What Is a Billing Cycle and How It Affects Your Payments
An explainer on credit card billing cycles, statement dates, grace periods, and how timing your spending and payments can save you money.
Your credit card statement does not appear at random. It follows a rhythm called the billing cycle, and that rhythm controls when your purchases show up, when your payment is due, and whether you pay interest. Most people glance at the due date and ignore the rest, but understanding the cycle lets you time your spending and payments to your benefit. This guide breaks down what a billing cycle is and how it shapes the money you owe.
What a billing cycle is
A billing cycle is the recurring period during which your card tracks transactions before sending you a statement. It usually runs for roughly a month, though the exact length is set by your issuer. Every purchase, payment, fee, and credit that occurs within those days is grouped together and summarized on one statement.
When the cycle ends, the issuer closes the books for that period, calculates what you owe, and issues your statement. Then a new cycle begins. The cycle is the container; the statement is the report that comes out of it.
The key dates to know
Three dates drive everything about your bill. Knowing how they relate to each other is the heart of mastering your cycle.
- Statement closing date: the last day of the billing cycle. Charges after this date belong to the next cycle.
- Statement date: the day your statement is generated, usually right after the closing date.
- Payment due date: the deadline to pay, which falls a set number of days after the statement date.
How the dates connect
The gap between your statement date and your due date is governed by law to be a minimum length, giving you time to pay. That window is closely tied to the grace period, which is the secret to avoiding interest.
The grace period and interest
The grace period is the stretch between the end of your billing cycle and your payment due date. If you pay your full statement balance by the due date, most cards charge no interest on purchases at all. That is the single most valuable feature of a credit card for a disciplined user: a built-in, interest-free loan that resets every cycle.
The grace period usually applies only when you start the cycle with no carried balance. Once you let a balance roll over, many cards begin charging interest on new purchases immediately, and you lose the grace period until you pay back to zero. This is why carrying a balance is more expensive than people expect: it does not just cost interest on the old balance, it can strip the interest-free treatment from new spending too.

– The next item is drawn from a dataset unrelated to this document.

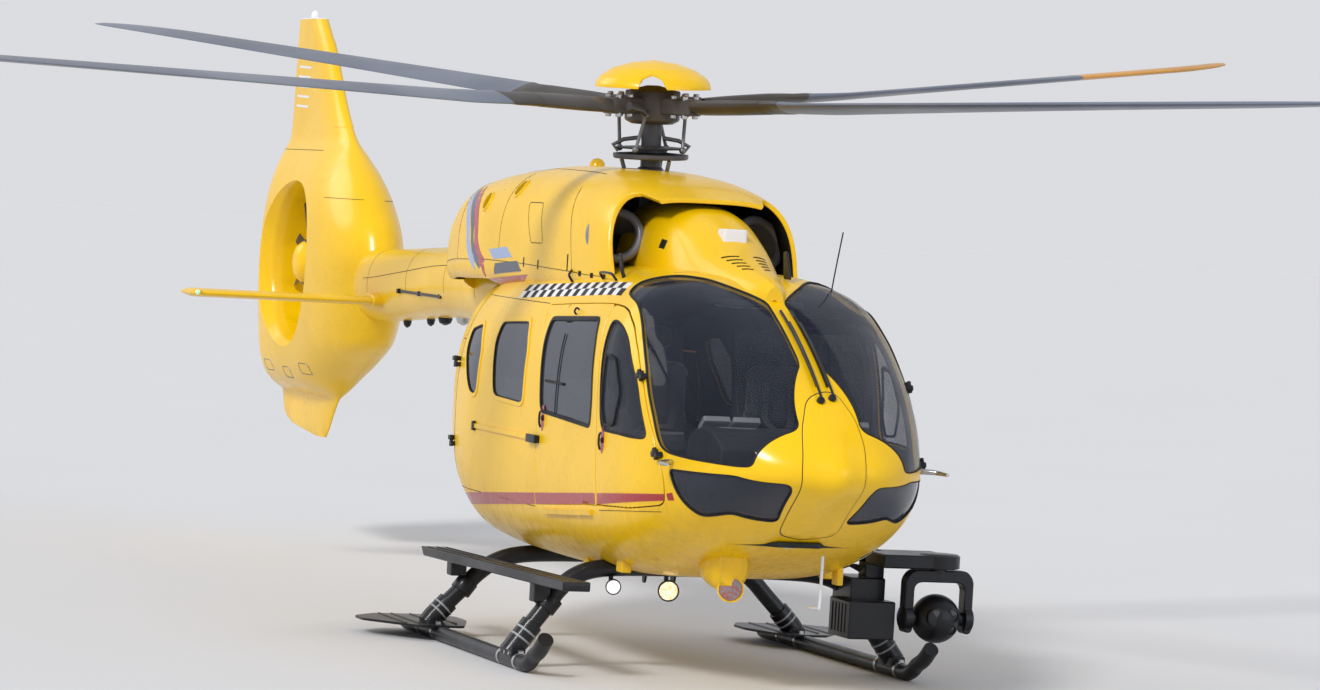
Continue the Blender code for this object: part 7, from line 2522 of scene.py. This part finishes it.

How timing your spending helps
Because charges are grouped by cycle, the day you make a purchase affects how long you have before payment is due. A purchase made early in a billing cycle has the whole rest of the cycle plus the grace period before it must be paid. A purchase made just before the closing date posts to the statement almost immediately and is due sooner.
| Purchase timing | Effect |
|---|---|
| Just after the cycle closes | Maximum time before due, longest float |
| Just before the cycle closes | Posts to current statement, due soonest |
| Paid in full by due date | No interest on purchases |
| Carried past due date | Interest charged, grace period lost |
How the cycle affects your credit
Your billing cycle also influences how your card looks to credit bureaus. Issuers typically report your balance around the statement closing date, not the due date. That means even if you pay in full every month, a high balance on the closing date can show up as high utilization and weigh on your credit standing. Paying down your balance before the statement closes, rather than only by the due date, can present a lower utilization figure.
Can you change your cycle?
Many issuers let you request a different due date, which effectively shifts your cycle. This is useful if your due date lands at an awkward time relative to your income. Aligning your due date with your payday makes it easier to pay in full and avoid late fees. If your current timing causes stress, it is worth asking your issuer whether an adjustment is possible.
How cash advances and balance transfers differ
One important caveat to the grace period is that it usually applies only to purchases. Cash advances, where you withdraw cash against your card, typically start accruing interest immediately with no grace period at all, and often at a higher rate. Balance transfers follow their own rules too, sometimes with a promotional period and a transfer fee. So even if you are diligent about paying purchases in full, a single cash advance can quietly accumulate interest from day one. Knowing that the cycle and grace period protect purchases but not these other transactions helps you avoid an unwelcome surprise on your statement.
Frequently asked questions
How long is a billing cycle? It is usually around a month, set by your issuer, and the exact number of days can vary slightly between cycles. Does paying early help? Yes, paying before the closing date can lower your reported balance and utilization, and paying by the due date keeps you interest-free. What is the difference between the closing date and the due date? The closing date ends the cycle, while the due date is your deadline to pay, with a grace period in between. Can I avoid interest entirely? Yes, by paying your full statement balance by the due date every cycle and not taking cash advances.
Putting it together
To make your billing cycle work for you, keep a few habits in mind:
- Know your closing date and due date, not just the due date alone.
- Pay your full statement balance by the due date to keep your grace period.
- Consider paying before the closing date to lower reported utilization.
- Make large purchases early in the cycle when you want maximum time to pay.
- Align your due date with your income if your issuer allows it.
A billing cycle is not just paperwork. It is the framework that decides when you pay, how much you pay, and whether interest ever touches your spending. Once you see the cycle clearly, you can use its timing to your advantage, turning a routine statement into a tool that keeps your borrowing free and your credit looking its best.